▸ Your task
Which lines below hold the word "import"? Report each one.

▸ Data section
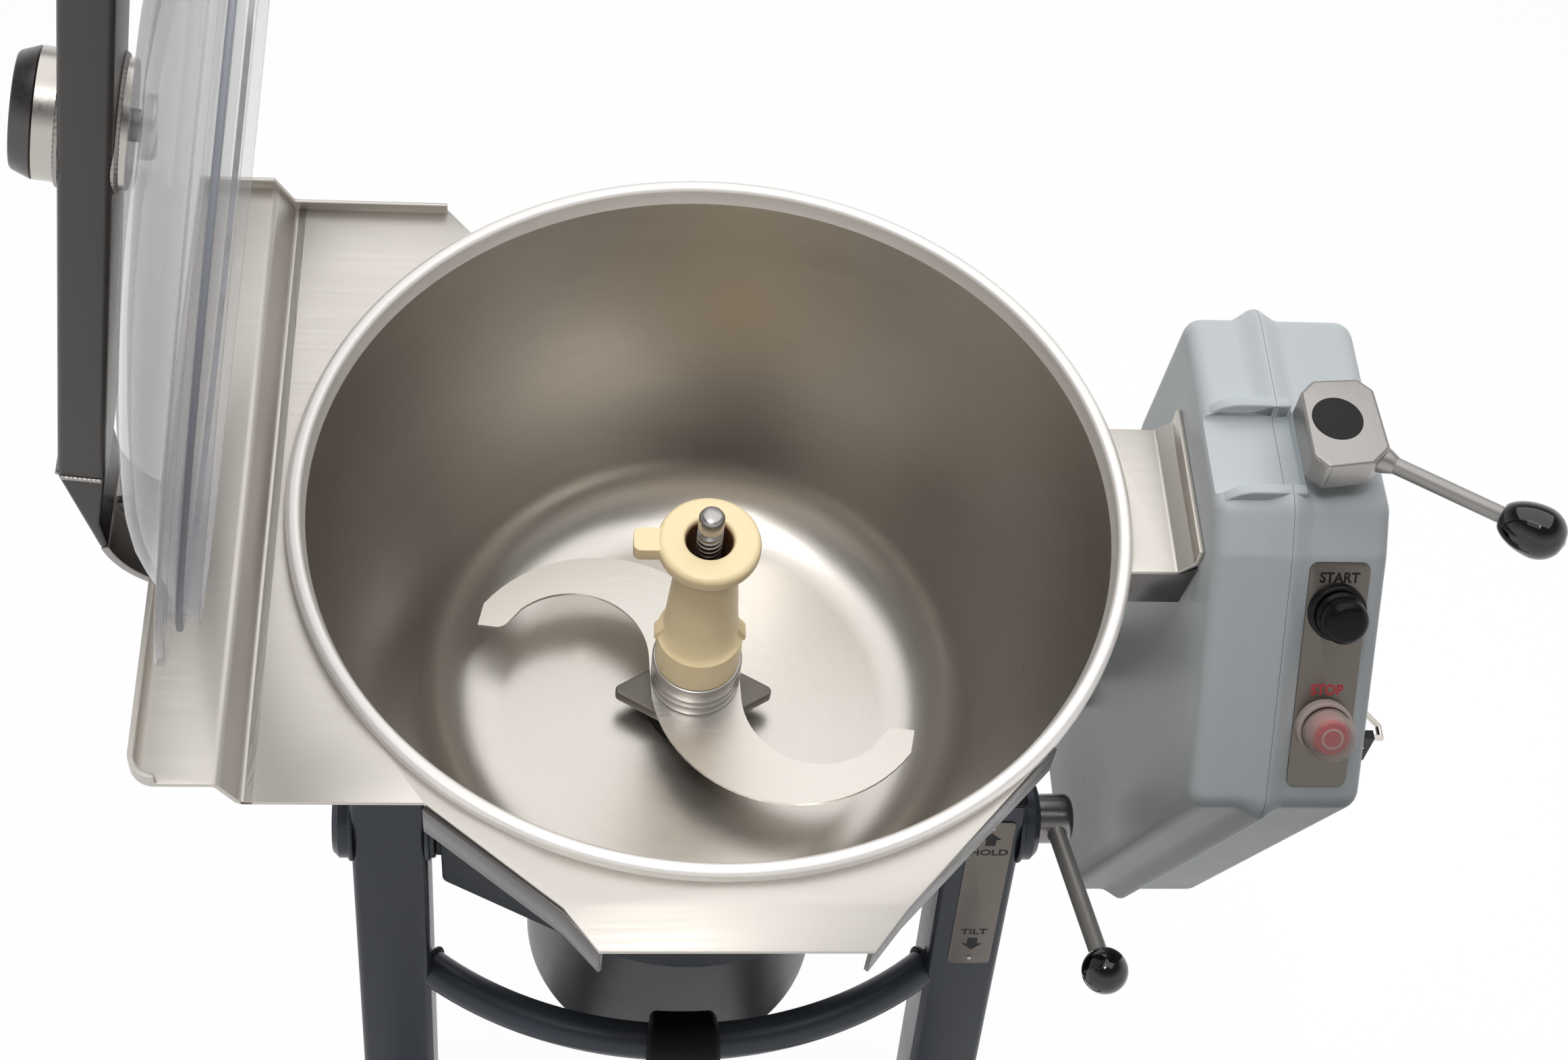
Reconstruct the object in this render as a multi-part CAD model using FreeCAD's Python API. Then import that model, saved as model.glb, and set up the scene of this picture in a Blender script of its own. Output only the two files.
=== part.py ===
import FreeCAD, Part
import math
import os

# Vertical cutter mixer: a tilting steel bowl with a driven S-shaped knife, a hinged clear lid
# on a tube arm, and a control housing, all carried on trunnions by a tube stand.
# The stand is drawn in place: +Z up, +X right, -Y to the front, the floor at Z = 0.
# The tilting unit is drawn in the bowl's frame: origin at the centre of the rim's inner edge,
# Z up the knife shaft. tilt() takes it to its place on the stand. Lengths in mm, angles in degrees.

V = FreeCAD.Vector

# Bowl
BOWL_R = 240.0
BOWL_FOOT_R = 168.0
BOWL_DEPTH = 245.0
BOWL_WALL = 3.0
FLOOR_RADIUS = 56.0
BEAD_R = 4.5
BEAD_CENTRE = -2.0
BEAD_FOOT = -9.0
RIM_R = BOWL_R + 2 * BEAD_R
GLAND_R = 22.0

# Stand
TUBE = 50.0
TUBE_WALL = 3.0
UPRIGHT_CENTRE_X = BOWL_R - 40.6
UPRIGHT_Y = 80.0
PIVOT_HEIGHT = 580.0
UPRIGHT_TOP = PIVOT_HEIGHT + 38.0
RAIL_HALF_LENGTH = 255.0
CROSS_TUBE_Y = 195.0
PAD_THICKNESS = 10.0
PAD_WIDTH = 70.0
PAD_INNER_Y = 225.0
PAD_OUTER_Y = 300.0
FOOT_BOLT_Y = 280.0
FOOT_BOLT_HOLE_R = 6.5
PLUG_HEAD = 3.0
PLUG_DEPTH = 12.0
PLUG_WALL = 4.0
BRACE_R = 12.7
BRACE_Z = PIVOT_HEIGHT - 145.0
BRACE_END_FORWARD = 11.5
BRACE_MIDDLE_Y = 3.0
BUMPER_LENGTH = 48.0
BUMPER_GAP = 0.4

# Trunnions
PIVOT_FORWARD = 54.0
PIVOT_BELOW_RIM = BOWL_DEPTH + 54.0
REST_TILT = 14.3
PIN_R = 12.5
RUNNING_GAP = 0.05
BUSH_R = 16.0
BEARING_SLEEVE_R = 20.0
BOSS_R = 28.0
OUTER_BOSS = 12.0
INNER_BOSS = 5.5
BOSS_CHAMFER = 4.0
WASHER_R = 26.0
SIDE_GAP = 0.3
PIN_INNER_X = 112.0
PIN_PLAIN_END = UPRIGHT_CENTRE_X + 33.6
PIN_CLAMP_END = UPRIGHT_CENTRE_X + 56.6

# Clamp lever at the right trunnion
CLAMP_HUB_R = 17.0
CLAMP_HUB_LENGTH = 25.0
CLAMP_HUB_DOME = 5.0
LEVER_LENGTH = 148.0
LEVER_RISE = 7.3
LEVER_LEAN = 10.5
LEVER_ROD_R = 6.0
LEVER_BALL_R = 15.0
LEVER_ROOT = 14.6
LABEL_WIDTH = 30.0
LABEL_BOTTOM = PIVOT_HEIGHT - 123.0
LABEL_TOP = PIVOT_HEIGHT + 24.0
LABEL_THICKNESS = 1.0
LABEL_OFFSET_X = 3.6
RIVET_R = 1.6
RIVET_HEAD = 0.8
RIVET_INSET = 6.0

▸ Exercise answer
Reconstruct the object in this render as a multi-part CAD model using FreeCAD's Python API. Then import that model, saved as model.glb, and set up the scene of this picture in a Blender script of its own. Output only the two files.
import FreeCAD, Part
import math
import os